Delighting in my body. Circling, gyrating, undulating my hips. Watching my body move with wonder and pleasure. Making love to myself, flirting, drawing myself in. Fuck, I am sexy! Closing my eyes, feeling my chest conduct a beautiful roll, opposite circle to my hips. It feels so good I draw out the movement, playing with the rhythm, almost off beat and then double time, opening my eyes, smiling slyly at my play. This- THIS- feels so good. I amaze at my body’s ability to move so right, in such good time. I trust in it, and it moves, directed from a place within, rather than from my head. Different club, different music…dubstep! The syncopated, distressed, warped bass brings with it a rush of adrenaline, a high that makes me laugh out loud, grin broadly at myself as I ride the air with my hands, fingers twisting delicately with the electronic treble, feet planted widely and broadly on the ground, knees spread and hips grinding with the beat. I pick up and drop off at exactly the right points, feeling where the DJ is going, matching my muscular rhythms with the electronically produced beat, that blasts out and is absorbed by the seething crowd. My new friends head home one by one. The last one, the comedian, tries to kiss me and I shrug out of his embrace with a small smile and determined lack of eye contact. Then I’m free again, to dance completely alone in a crowd! Bliss! I’m aware of the stares of men, but there are always stares of men and in my alone state I view them from underneath half closed eyelashes, delighting that none of them will enter into this space, no-one will know how blissful it is to be in my gyrating, undulating, shimmering bubble. I am self-love.

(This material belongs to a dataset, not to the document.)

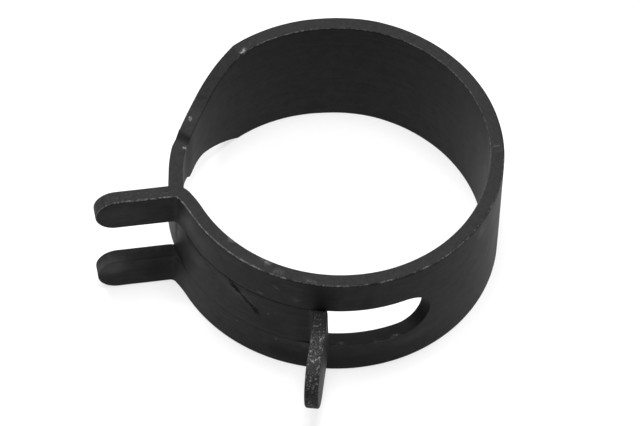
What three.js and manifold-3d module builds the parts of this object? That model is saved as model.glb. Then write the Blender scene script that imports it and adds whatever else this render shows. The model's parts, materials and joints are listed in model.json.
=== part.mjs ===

Portland continues much in this fashion. The Wednesday night comedy and dancing combo turns into Thursday hookahs, Friday dubstep with acrobats added, Saturday MDMA fueled naked hot-tub and better than average sex with a hotter than average man (“So…you like it rough, do you?”), Sunday backstage passes to The XX and better than average foreplay with a more considerate than average man, Monday a dinner date with the smoking photographer from Seattle…followed by a collapse into bed with fever, chills, and a awful head cold. Wipe out. Portland kicks my ass.

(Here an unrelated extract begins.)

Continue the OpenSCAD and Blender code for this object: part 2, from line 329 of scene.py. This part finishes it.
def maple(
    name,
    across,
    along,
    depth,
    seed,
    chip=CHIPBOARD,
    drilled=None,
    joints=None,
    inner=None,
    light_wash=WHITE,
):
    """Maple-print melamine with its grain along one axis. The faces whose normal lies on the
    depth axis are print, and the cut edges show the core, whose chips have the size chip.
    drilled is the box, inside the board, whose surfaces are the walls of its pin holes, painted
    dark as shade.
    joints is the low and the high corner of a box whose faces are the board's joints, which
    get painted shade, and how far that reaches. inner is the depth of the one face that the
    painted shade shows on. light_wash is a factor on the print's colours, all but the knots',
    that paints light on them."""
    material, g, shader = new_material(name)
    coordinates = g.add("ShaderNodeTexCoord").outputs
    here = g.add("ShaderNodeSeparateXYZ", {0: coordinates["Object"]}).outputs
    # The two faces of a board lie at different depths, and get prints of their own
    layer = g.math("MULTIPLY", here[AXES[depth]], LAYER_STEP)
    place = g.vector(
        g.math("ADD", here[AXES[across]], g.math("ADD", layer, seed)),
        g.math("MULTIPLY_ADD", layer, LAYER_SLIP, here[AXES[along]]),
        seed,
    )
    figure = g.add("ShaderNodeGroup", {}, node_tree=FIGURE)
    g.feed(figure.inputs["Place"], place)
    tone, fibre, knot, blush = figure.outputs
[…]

After dosing myself up with rash-enducing amounts of Emergen-C, I grit my teeth and embark with cautious excitement on the next leg of my journey- the road to San Francisco. I hit road-trip gold, finding Adam on Craigslist, a dieting trimmer who is driving Jezebell, a green VW van. He’s keen to make it a two day trip, sticking to the coast road, delighting in a lack of agenda. I’m not the only one attracted by this proposition and at the train station in Portland I meet Steve, the traveling, guitar playing Texan with a love for alcoholic Australians and Paul, an organic farmer from the East Coast. Again, as I’m discovering happens on the road, we connect instantly and intensely, and our two days blur in total delight at finding each other. We camp on a desolate, wind swept Oregon beach. Light a bonfire, play and sing nonsensical music, drink cheap local beer, laughingly kick up the sand to see the sparkling phosphorescence under our feet. Adam pops the top of the van and we fall asleep in Jezebel, sharing two sleeping bags and a blanket between us. No one propositions me. I’m thankful for that, for the first time in a month I can relax around men, not feeling their eyes silently watching and devouring me.

We enter California, and the majestic redwood forest. We turn off the destination focused main highway and drive parallel, though a story book road called The Avenue of the Gods. In a spark of traveler frivolity we throw open the side door to Jezebell. Paul and I lie on the floor of the van, our heads out the door, whooping with total delight as we watch the towering trees pass over us. The enthusiasm grows and Adam suggests we lie on the roof. He drives the twisting, empty road and I brace myself on the roof of this van, grinning widely, laughing and shouting with pure pleasure. I feel giddy with freedom and recklessness, passing slowly beneath these giants, the california-blue sky barely peaking through their ancient foliage. We swap, and I find myself in the drivers’ seat, steering, braking and clutching while Steve beside me changes gears. The idiocy of me driving on the right for the first time is equal with Adam and Paul on the roof, and like two negatives, both cancel each other out and we’re so, so positive. So glad.

We charge down the motorway and hit the Golden Gate bridge late evening. It’s perfect. Paul tries to hold his breath, Steve is playing and singing, Adam leaning over the wheel like a trucker, baseball cap on backwards and I’m reclined in shotgun, painted toenails bobbing with excitement on the dash. I couldn’t arrive in San Fran in more style, with better company. The night passes in a blur, a fitting end an epic road trip, in the true sense of the word. Parked in the gritty Tenderloin district, Hazzard, a friend of Adam’s takes us from a grimy Korean bar with the giggling waitresses matching the drinkers shot for shot, to a transvestite strip club: a happening place on a Wednesday night in the Tenderloin. The boys are hesitant, and then with growing admiration, attraction, boners (and confusion) approach the stage. I smile a redlipsticked smile at everyone and enjoy the show and the blurring of gender and sex in equal parts.

I wake up early Thursday morning, in Jezebell, on the side of a Tenderloin street. My hangover, combined with the growing effects of my ‘too-much-fun-flu’, motivate me to do what’s best for my body and in an organized half hour I find a train to my Uncle’s in Northern California, where my own room in a hay bale house awaits.